What you have to do: Your task is to quote, unchanged, only the lines from the one with "make_pelvic_spine(fish, belly_skin)" through the one with "imported = [obj", both ends included.

Material:

----

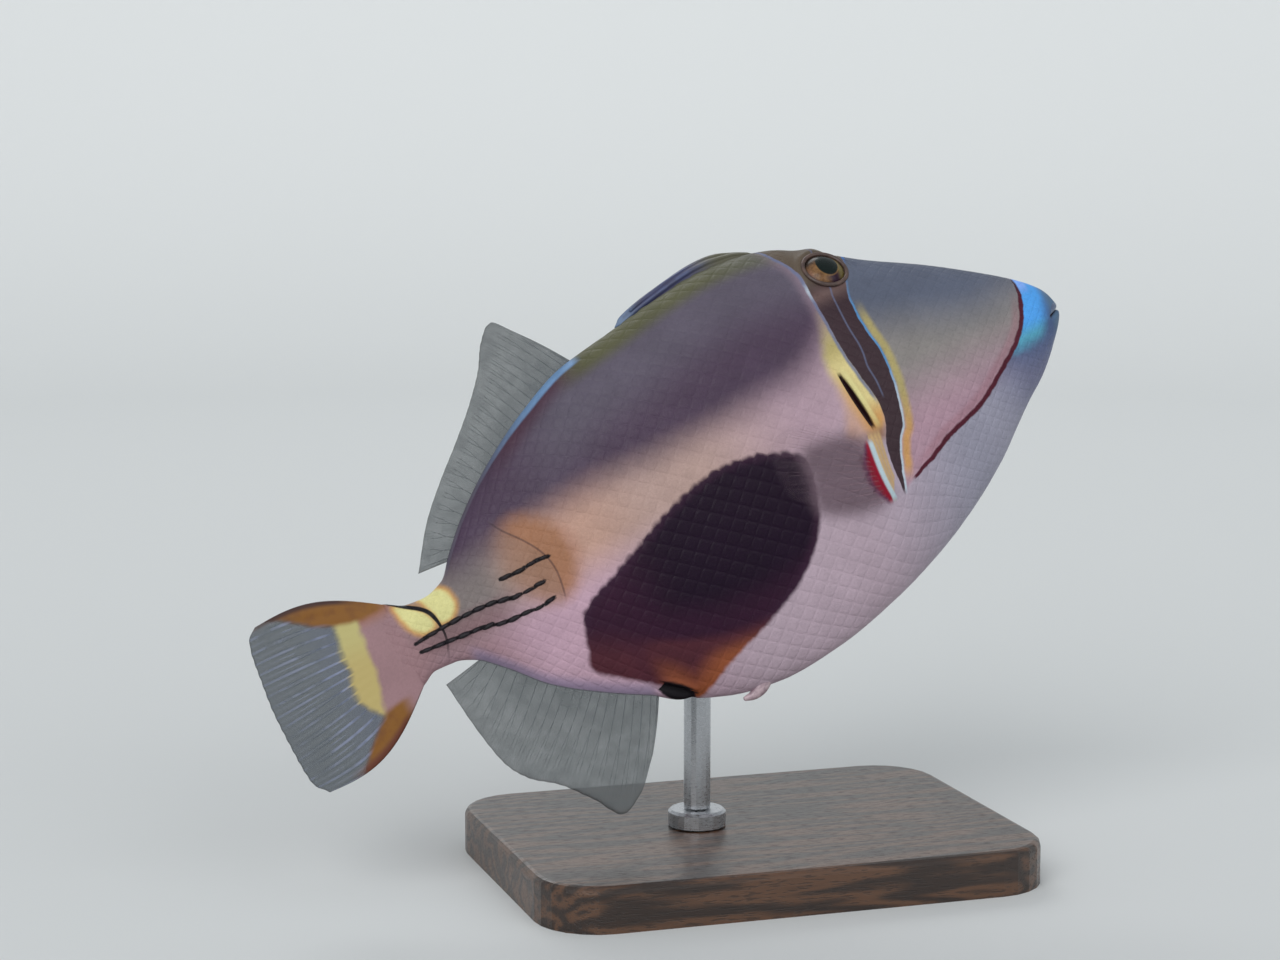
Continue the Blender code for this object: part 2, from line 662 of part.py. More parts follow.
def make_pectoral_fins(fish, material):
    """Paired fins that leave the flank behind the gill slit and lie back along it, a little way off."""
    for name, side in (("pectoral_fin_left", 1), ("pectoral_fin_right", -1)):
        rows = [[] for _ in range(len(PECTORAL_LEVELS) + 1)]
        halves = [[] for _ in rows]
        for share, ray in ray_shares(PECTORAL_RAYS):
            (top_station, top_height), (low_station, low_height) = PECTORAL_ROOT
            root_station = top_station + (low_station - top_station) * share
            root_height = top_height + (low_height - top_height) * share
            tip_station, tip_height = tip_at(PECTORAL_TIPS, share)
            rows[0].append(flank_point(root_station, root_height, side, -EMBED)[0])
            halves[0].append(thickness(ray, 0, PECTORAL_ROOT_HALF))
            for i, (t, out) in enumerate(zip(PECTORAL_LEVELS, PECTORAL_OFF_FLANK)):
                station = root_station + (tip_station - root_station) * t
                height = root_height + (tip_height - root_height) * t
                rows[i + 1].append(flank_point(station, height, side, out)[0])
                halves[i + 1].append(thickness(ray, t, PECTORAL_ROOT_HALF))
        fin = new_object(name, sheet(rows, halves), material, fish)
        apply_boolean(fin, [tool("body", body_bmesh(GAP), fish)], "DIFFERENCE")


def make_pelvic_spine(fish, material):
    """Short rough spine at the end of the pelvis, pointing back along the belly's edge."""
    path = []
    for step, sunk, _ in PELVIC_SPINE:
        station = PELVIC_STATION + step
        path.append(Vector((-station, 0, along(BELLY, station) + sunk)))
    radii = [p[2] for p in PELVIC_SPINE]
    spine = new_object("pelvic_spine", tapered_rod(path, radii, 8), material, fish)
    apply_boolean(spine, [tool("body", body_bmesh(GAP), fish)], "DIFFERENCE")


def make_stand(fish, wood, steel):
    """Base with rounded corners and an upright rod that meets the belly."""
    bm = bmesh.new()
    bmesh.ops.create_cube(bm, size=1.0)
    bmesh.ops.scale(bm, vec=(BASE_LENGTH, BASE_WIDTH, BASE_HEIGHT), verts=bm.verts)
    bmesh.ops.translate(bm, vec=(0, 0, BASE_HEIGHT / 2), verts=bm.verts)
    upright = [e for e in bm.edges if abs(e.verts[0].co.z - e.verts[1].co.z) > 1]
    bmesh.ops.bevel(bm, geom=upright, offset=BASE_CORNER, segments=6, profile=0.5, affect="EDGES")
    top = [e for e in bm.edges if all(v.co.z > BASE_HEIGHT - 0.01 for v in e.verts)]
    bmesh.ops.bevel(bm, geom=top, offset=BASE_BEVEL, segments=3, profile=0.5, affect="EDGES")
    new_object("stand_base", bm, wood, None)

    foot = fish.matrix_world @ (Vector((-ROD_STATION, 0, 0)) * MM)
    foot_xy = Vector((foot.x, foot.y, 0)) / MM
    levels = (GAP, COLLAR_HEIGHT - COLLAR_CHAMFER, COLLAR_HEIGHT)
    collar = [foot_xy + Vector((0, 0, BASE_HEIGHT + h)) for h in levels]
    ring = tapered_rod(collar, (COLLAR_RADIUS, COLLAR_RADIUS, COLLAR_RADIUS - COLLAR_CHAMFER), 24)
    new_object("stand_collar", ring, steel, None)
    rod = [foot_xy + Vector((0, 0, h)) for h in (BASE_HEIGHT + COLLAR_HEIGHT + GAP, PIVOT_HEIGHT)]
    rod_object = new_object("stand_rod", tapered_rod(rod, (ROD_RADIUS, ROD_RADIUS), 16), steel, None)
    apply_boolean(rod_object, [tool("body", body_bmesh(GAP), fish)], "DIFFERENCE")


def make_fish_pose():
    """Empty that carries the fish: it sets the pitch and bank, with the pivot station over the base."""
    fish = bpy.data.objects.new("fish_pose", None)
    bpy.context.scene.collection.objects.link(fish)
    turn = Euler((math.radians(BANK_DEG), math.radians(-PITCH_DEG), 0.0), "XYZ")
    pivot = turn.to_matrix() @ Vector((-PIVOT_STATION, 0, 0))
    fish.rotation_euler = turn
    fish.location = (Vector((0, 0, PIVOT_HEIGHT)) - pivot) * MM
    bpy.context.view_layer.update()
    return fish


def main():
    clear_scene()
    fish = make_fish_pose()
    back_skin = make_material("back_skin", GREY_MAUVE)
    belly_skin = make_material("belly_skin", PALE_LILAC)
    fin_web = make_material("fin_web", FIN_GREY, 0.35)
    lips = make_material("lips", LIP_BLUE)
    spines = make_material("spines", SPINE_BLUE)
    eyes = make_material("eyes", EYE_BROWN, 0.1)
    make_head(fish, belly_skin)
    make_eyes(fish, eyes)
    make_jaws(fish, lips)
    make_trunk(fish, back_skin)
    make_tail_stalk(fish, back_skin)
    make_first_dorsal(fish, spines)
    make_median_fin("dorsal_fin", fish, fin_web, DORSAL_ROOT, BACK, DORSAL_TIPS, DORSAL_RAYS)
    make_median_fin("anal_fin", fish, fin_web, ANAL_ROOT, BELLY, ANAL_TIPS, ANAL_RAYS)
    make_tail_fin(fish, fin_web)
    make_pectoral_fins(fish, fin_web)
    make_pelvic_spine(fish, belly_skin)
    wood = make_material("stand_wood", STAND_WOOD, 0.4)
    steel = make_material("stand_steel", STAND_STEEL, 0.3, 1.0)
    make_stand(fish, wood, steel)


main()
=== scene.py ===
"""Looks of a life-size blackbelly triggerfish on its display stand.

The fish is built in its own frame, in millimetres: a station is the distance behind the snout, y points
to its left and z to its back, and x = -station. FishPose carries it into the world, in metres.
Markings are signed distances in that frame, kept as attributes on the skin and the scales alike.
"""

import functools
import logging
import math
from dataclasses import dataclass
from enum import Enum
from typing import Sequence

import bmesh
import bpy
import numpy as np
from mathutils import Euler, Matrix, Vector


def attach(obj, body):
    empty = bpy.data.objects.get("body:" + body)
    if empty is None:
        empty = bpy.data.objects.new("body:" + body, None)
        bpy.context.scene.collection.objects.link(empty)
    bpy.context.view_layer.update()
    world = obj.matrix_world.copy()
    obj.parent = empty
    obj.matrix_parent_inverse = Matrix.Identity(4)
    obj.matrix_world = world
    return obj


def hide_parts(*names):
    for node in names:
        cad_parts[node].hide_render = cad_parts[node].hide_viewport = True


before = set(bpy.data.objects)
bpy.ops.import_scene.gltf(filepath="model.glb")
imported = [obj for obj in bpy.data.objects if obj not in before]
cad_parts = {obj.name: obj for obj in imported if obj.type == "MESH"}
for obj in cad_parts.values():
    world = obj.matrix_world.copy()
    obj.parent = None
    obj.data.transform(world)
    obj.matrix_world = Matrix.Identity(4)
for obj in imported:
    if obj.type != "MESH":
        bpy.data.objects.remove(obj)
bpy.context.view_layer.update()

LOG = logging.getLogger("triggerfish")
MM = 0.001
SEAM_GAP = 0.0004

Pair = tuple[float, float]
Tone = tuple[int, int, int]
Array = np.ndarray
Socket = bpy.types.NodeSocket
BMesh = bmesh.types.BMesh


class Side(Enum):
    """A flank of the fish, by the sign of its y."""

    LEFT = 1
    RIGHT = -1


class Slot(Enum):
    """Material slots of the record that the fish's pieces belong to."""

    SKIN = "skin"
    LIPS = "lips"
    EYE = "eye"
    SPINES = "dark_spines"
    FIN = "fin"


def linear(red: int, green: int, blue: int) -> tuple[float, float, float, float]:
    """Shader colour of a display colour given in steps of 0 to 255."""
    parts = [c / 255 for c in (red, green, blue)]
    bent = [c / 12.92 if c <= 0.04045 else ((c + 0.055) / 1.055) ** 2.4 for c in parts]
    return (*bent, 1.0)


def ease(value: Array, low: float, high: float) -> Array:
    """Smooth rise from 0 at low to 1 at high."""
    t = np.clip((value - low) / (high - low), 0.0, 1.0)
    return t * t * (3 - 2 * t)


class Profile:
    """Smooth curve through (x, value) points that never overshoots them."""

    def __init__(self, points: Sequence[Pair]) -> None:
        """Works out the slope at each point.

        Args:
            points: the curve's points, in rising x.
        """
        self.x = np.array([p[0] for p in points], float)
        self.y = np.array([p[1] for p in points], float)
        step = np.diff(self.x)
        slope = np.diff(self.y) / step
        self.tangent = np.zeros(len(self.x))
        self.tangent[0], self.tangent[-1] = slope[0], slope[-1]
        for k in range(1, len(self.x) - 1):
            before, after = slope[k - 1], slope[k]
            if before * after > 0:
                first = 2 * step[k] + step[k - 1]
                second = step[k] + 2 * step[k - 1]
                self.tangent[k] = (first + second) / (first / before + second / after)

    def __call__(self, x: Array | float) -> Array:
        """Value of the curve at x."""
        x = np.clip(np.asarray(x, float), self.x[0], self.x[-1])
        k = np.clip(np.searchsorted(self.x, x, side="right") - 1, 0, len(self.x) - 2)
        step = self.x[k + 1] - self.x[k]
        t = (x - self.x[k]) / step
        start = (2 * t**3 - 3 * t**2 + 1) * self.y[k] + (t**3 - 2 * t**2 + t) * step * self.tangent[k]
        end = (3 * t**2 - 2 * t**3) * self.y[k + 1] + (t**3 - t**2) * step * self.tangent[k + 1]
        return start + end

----

Output of the exercise:
    make_pelvic_spine(fish, belly_skin)
    wood = make_material("stand_wood", STAND_WOOD, 0.4)
    steel = make_material("stand_steel", STAND_STEEL, 0.3, 1.0)
    make_stand(fish, wood, steel)


main()
=== scene.py ===
"""Looks of a life-size blackbelly triggerfish on its display stand.

The fish is built in its own frame, in millimetres: a station is the distance behind the snout, y points
to its left and z to its back, and x = -station. FishPose carries it into the world, in metres.
Markings are signed distances in that frame, kept as attributes on the skin and the scales alike.
"""

import functools
import logging
import math
from dataclasses import dataclass
from enum import Enum
from typing import Sequence

import bmesh
import bpy
import numpy as np
from mathutils import Euler, Matrix, Vector


def attach(obj, body):
    empty = bpy.data.objects.get("body:" + body)
    if empty is None:
        empty = bpy.data.objects.new("body:" + body, None)
        bpy.context.scene.collection.objects.link(empty)
    bpy.context.view_layer.update()
    world = obj.matrix_world.copy()
    obj.parent = empty
    obj.matrix_parent_inverse = Matrix.Identity(4)
    obj.matrix_world = world
    return obj


def hide_parts(*names):
    for node in names:
        cad_parts[node].hide_render = cad_parts[node].hide_viewport = True


before = set(bpy.data.objects)
bpy.ops.import_scene.gltf(filepath="model.glb")
imported = [obj for obj in bpy.data.objects if obj not in before]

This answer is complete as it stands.